Post college existential malaise is a real thing, and I recognize that now as I look back at the year of my own graduation and all the events (and nonevents) that subsequently transpired, now referred to by my brain as The Great Depression of 2013. I remember those feelings of hopelessness and inadequacy, of crippling self-doubt, as I watched crumble all the confidence that four years of overpriced education had built. It’s not great.

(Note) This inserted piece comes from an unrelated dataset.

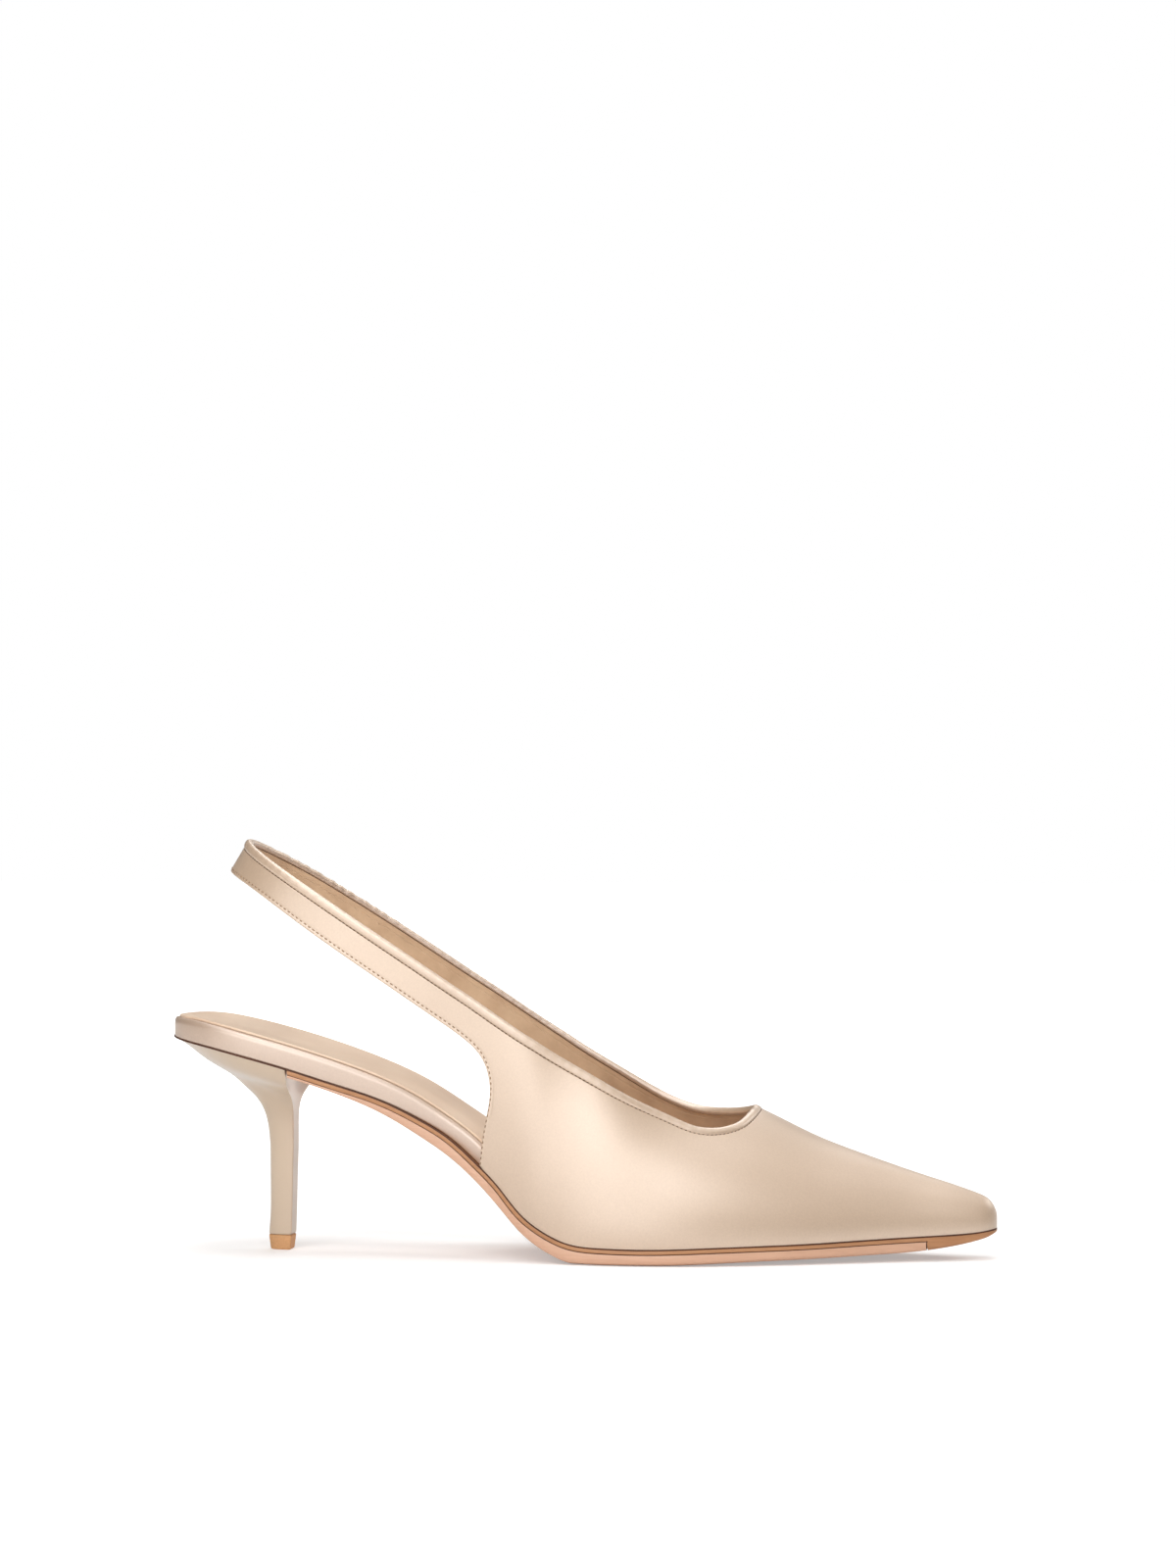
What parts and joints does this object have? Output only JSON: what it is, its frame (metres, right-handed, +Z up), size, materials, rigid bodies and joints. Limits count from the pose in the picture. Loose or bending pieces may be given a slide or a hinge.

My postcollege depression spell has been brutal, and I can’t count with my two hands the number of nights I spent curled up in bed, racking my brain for what else to do with my life. In retrospect, there didn’t seem to be any conceivable point for being too hard on myself at such an early stage in my life. I was 20, and nobody expected me to be the boss of my own firm, or to bring home a hefty paycheck at month’s end. It was just me and my brain fighting every day, calling each other hurtful names like “loser” or “good for nothing” or “piece of horse poop” (we weren’t good with insults).

There was a constant party in my brain and every negative thought was invited. Sometimes I still blame my pessimistic tendencies on all that worthless drama, but every time I talk to people who are having the same problems, or just take a peek on Facebook and see all those college students whine, I can’t help but think that this is a dilemma brought to existence by society itself.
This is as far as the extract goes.